Chinon, Clos de la Cure, Charles Jouget ‘05

Grapes:Cabernet Franc

Each: £12.50

The elegance of Bordeaux with the voluptuous suppleness of Burgundy.
Whenever I think of the Loire Valley, I see it as the lintel in the doorway that is French wine. On the right is a pillar of voluptuous suppleness from the Rhone Valley, with power, through Burgundy, evasive delicacy, to Champagne, bling but bling with class. On the left is the erect elegance of the institutions that are Claret, Cognac and that racy new interloper Armagnac. Spanning the top and linking the two is the Loire.
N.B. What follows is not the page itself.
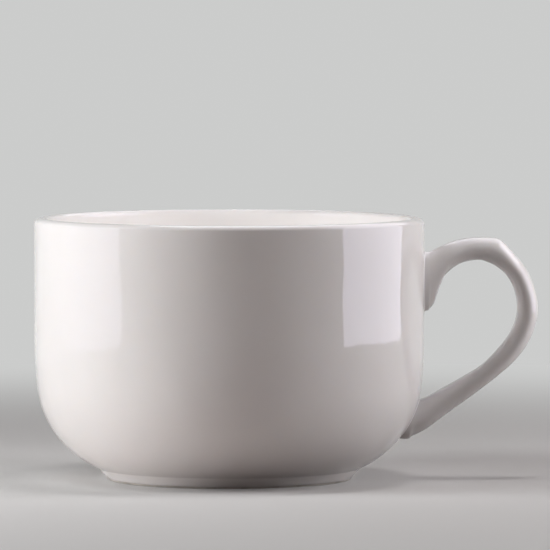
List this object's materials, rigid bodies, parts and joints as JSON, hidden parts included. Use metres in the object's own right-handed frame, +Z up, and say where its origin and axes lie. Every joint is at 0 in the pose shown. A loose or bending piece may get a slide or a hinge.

Sancerre and Pouilly give the Bordelais Sauvignon Blanc a Burgundian excitement. The Melon de Bourgogne of Muscadet could not be better suited to the restrained seafood of the Atlantic and Bordeaux. And with Cremant and the Coteaux de Layon, Champagne and Sauternes are better than imitated.
If there is to be a criticism of the Loire it might be that it is too far north. Not really a problem easily addressed and not necessarily a problem. What can be is a tendency to lean, mean,austere styles.
The delicate aromatic style of Cabernet Franc tends to get overwhelmed south in Bordeaux where it plays very much a second fiddle to cousin Sauvignon. An earlier ripener Franc tends to be most useful in cooler vintages when Sauvignon struggles to ripen – never a year that will be heralded as “the best of the century”. In the Loire the season suits better. If a banker in Bordeaux grown to ensure a crop at all in the Loire it hits its straps thriving on the more delicate climate and conditions.
Few nurture this tricky grape as do the crew at Jouget. Here they regularly achieve bright, vibrant, complex aromatics and mouth filling ripeness on the palate.